Don Hewitt, the "60 Minutes" executive producer, defended himself and his program against allegations they had merely buckled to corporate demands. The film portrays him as nothing more than a corporate puppet in the hands of CBS.



But Hewitt said it was out of his hands at the time.

"Look, the only way I could have put that tobacco story on the air was to go find a bunch of guerrillas and go take the transmitter, right, and stand there with guns," Hewitt said. "They said it's their transmitter, it's their network. I couldn't put that one."

More criticisms of the film have focused on Mann's compression of time in the film, combining some events and inventing others. The events in the film appear to take place within a set period of time but in reality occurred over a period of several years.

Pulitzer Prize-winning journalist, John Darnton, said he loved the film, but was made uncomfortable with the alteration of facts for dramatic purpose.

"So while the broad outline of events may be more or less accurate, it's the little details that give me a problem as a journalist," Darnton said. "The movie opens with the producer, Lowell Bergman, blindfolded, being taken through the streets of Beirut — which never happened like that — and it ends with him quitting on the spot from CBS, which I'm told also never happened quite like that."

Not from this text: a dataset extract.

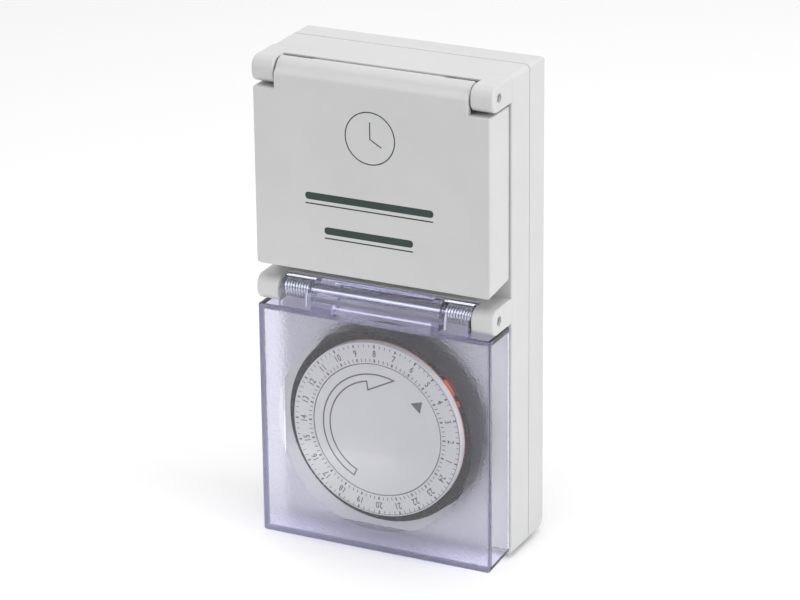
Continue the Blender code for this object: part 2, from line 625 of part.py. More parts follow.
def gear_outline(cx, cz, teeth, module, phase_deg):
    """Slim straight-sided teeth; phase is the angle of one tooth's middle."""
    tip, root = module * (teeth / 2 + 0.8), module * (teeth / 2 - 1.15)
    points = []
    for i in range(teeth):
        middle = math.radians(phase_deg + 360 * i / teeth)
        pitch = 2 * math.pi / teeth
        for radius, offset in ((root, -0.27), (tip, -0.1), (tip, 0.1), (root, 0.27)):
            angle = middle + offset * pitch
            points.append((cx + radius * math.cos(angle), cz + radius * math.sin(angle)))
    return points


TO_IDLER = math.degrees(math.atan2(IDLER_Z - DIAL_Z, IDLER_X))


def make_dial_gear():
    plate("dial_gear", [gear_outline(0, DIAL_Z, DIAL_TEETH, COARSE_MODULE, TO_IDLER), circle(0, DIAL_Z, 2.75 * MM, 24)],
          -19.5 * MM, -17.4 * MM, "Y", NATURAL)


def make_idler():
    """Compound idler: the small pinion drives the dial gear, the wheel takes the motor pinion."""
    back = TO_IDLER + 180 + 180 / PINION_TEETH
    gear = plate("idler_gear", [gear_outline(IDLER_X, IDLER_Z, PINION_TEETH, COARSE_MODULE, back),
                                circle(IDLER_X, IDLER_Z, 1.3 * MM, 16)], -19.3 * MM, -16 * MM, "Y", NATURAL)
    join(gear, plate("idler_wheel", [gear_outline(IDLER_X, IDLER_Z, IDLER_TEETH, FINE_MODULE, 0),
                                     circle(IDLER_X, IDLER_Z, 1.3 * MM, 16)], -16.6 * MM, -15 * MM, "Y"))
    cylinder("idler_shaft", 1.1 * MM, (IDLER_X, -13.4 * MM, IDLER_Z), (IDLER_X, -19.5 * MM, IDLER_Z), "Y", STEEL, sides=16)


def make_motor():
    """Flat synchronous motor behind the plate, and its output pinion in front of it."""
    body = cylinder("motor_body", 17.5 * MM, (-4 * MM, -12.6 * MM, -30 * MM), (-4 * MM, -4 * MM, -30 * MM), "Y", STEEL, sides=48)
    cut(body, cylinder("motor_eye", 1.6 * MM, (MOTOR_X, -14 * MM, IDLER_Z), (MOTOR_X, -9 * MM, IDLER_Z), "Y", sides=16))
    join(body, box("motor_coil_box", (8 * MM, -11.5 * MM, -37 * MM), (20 * MM, -5 * MM, -23 * MM)))
    pinion = plate("motor_pinion", [gear_outline(MOTOR_X, IDLER_Z, MOTOR_TEETH, FINE_MODULE, 180 + 180 / MOTOR_TEETH)],
                   -16.8 * MM, -14.8 * MM, "Y", NATURAL)
    join(pinion, cylinder("motor_shaft", 1.1 * MM, (MOTOR_X, -9.6 * MM, IDLER_Z), (MOTOR_X, -16 * MM, IDLER_Z), "Y", sides=16))


def make_mechanism_plate():
    """Base plate screwed to the front shell; it carries the post, the idler shaft and the motor."""
    outline = rounded(-35 * MM, 35 * MM, -58 * MM, -2.5 * MM, 3 * MM)
    holes = [circle(0, DIAL_Z, POST_RADIUS + 0.15 * MM, 24), circle(IDLER_X, IDLER_Z, 1.25 * MM, 16),
             circle(MOTOR_X, IDLER_Z, 3.5 * MM, 20)]
    holes += [circle(x, z, 1.2 * MM, 12) for x, z in PLATE_SCREWS]
    plate("mechanism_plate", [outline, *holes], -PLATE_FRONT, -PLATE_BACK, "Y", DARK_SHELL)


# --- Switch --------------------------------------------------------------------------------

LEVER_X = -8 * MM
LEVER_Z = -0.6 * MM


def make_switch():
    """Microswitch above the dial, with its two blades and the lever that rides on the segments."""
    low, high = (-10 * MM, -20 * MM, 0.6 * MM), (10 * MM, -14 * MM, 10.6 * MM)
    box("switch_body", low, high, DARK_SHELL, bevel=0.5 * MM, segments=2)
    lever = [(LEVER_X - 1.2 * MM, LEVER_Z + 0.4 * MM), (LEVER_X - 1.2 * MM, LEVER_Z - 0.4 * MM), (4 * MM, LEVER_Z - 0.9 * MM),
             (8 * MM, LEVER_Z - 4.4 * MM), (9 * MM, LEVER_Z - 3.9 * MM), (4.6 * MM, LEVER_Z + 0.1 * MM)]
    plate("switch_lever", [lever], -20 * MM, -17 * MM, "Y", STEEL)
    for name, x in (("common_blade", -6 * MM), ("switched_blade", 6 * MM)):
        box(name, (x - 0.4 * MM, -18.4 * MM, 10.9 * MM), (x + 0.4 * MM, -13.6 * MM, 15.5 * MM), BRASS)


def make_links():
    """Brass straps from the live pin to the switch and from the switch to the live sleeve."""
    box("live_link", (-6 * MM - 2 * MM, -13.3 * MM, 11.2 * MM), (-6 * MM + 2 * MM, -5.6 * MM, 12 * MM), BRASS)
    box("switched_link", (6 * MM - 2 * MM, -13.3 * MM, 12.2 * MM), (6 * MM + 5 * MM, -5.6 * MM, 13 * MM), BRASS)


make_rear_housing()
make_front_housing()
make_housing_seal()
for number, (screw_x, screw_z) in enumerate(CASE_SCREWS, 1):
    make_screw(f"case_screw_{number}", screw_x, screw_z, -3.7 * MM, 3 * MM, 1.4 * MM, 13 * MM)
make_plug_body()
make_plug_strips()
make_plug_pins()
make_plug_seal()
make_socket_insert()
make_earth_clip()
make_contacts()
make_socket_gasket()
make_lid("socket_flap", FLAP_AXIS_Z, FLAP_BOTTOM, GREY_SHELL)
make_lid("dial_cover", COVER_AXIS_Z, COVER_BOTTOM, CLEAR, COVER_THROAT)
make_hinge_pin("flap_hinge_pin", FLAP_AXIS_Z)
make_hinge_pin("cover_hinge_pin", COVER_AXIS_Z)
for lid_name, lid_axis in (("flap", FLAP_AXIS_Z), ("cover", COVER_AXIS_Z)):
    make_spring(f"{lid_name}_spring_left", lid_axis, -1)
    make_spring(f"{lid_name}_spring_right", lid_axis, 1)
make_number_dial()
make_centre_disc()
make_dial_post()
make_dial_carrier()
make_tripper_ring()
make_loose_segments()
make_dial_gear()
make_idler()
make_motor()
make_mechanism_plate()
for number, (screw_x, screw_z) in enumerate(PLATE_SCREWS, 1):
    make_screw(f"plate_screw_{number}", screw_x, screw_z, -12.8 * MM, 2 * MM, 0.9 * MM, 6 * MM)
make_switch()
make_links()
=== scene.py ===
"""Plug-in segment timer for one outdoor socket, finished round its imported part."""

import math

import bmesh
import bpy
from mathutils import Matrix, Vector


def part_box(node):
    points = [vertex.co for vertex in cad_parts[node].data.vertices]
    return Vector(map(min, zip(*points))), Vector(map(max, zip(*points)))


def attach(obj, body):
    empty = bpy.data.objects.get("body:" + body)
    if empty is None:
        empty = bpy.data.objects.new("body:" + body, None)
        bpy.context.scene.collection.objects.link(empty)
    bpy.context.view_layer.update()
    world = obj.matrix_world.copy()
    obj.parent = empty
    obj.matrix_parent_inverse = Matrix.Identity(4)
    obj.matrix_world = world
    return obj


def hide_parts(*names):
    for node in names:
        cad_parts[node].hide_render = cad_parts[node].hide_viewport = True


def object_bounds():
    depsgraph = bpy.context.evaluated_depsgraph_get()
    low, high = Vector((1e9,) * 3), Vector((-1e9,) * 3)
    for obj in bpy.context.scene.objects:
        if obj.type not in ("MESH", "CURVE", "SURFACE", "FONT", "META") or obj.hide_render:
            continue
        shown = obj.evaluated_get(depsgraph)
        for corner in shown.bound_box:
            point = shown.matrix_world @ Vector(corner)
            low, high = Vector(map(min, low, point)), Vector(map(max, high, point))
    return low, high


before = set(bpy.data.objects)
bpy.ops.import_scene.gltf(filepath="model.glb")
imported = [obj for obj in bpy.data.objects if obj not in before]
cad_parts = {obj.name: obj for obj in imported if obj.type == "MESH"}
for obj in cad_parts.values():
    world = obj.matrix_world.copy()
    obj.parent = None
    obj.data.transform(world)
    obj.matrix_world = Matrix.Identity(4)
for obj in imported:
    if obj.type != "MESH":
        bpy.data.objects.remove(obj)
cad_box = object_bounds()
mm = 0.001


# --- Front shell -------------------------------------------------------------------------------
# One ABS moulding, light warm grey with a fine spark-eroded grain. It carries the four hinge ears
# and the two ledges over the lid barrels. Four screws from the back hold it to the rear shell.

def bow(cx, cy, radius, start, end, count):
    """Points along an arc, in degrees, both ends included."""
    turns = [math.radians(start + (end - start) * i / (count - 1)) for i in range(count)]
    return [(cx + radius * math.cos(t), cy + radius * math.sin(t)) for t in turns]


def ring(cx, cy, radius, count=96):
    return bow(cx, cy, radius, 0, 360 - 360 / count, count)


def soft_rectangle(x0, x1, y0, y1, radius):
    return (
        bow(x1 - radius, y1 - radius, radius, 0, 90, 8) + bow(x0 + radius, y1 - radius, radius, 90, 180, 8)
        + bow(x0 + radius, y0 + radius, radius, 180, 270, 8) + bow(x1 - radius, y0 + radius, radius, 270,
                                                                   360, 8)
    )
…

Blurring facts can get journalists and the public into trouble, Darnton said, in regards to what is presented and what is perceived as hard fact. This seems to be something all journalists should commit to memory.



(2:20-2:47)

While Russell Crowe and Chris Plummer deliver dialogue that is verbatim from the "60 Minutes" interview between Jeffrey Wigand and Mike Wallace, Crowe's portrayal of Wigand is quite different from reality.



In the film, Wigand comes across as a reserved, timid character, often avoiding eye contact with Wallace as if he was at a loss for words. But in reality Wigand was very confident and forthcoming during the interview.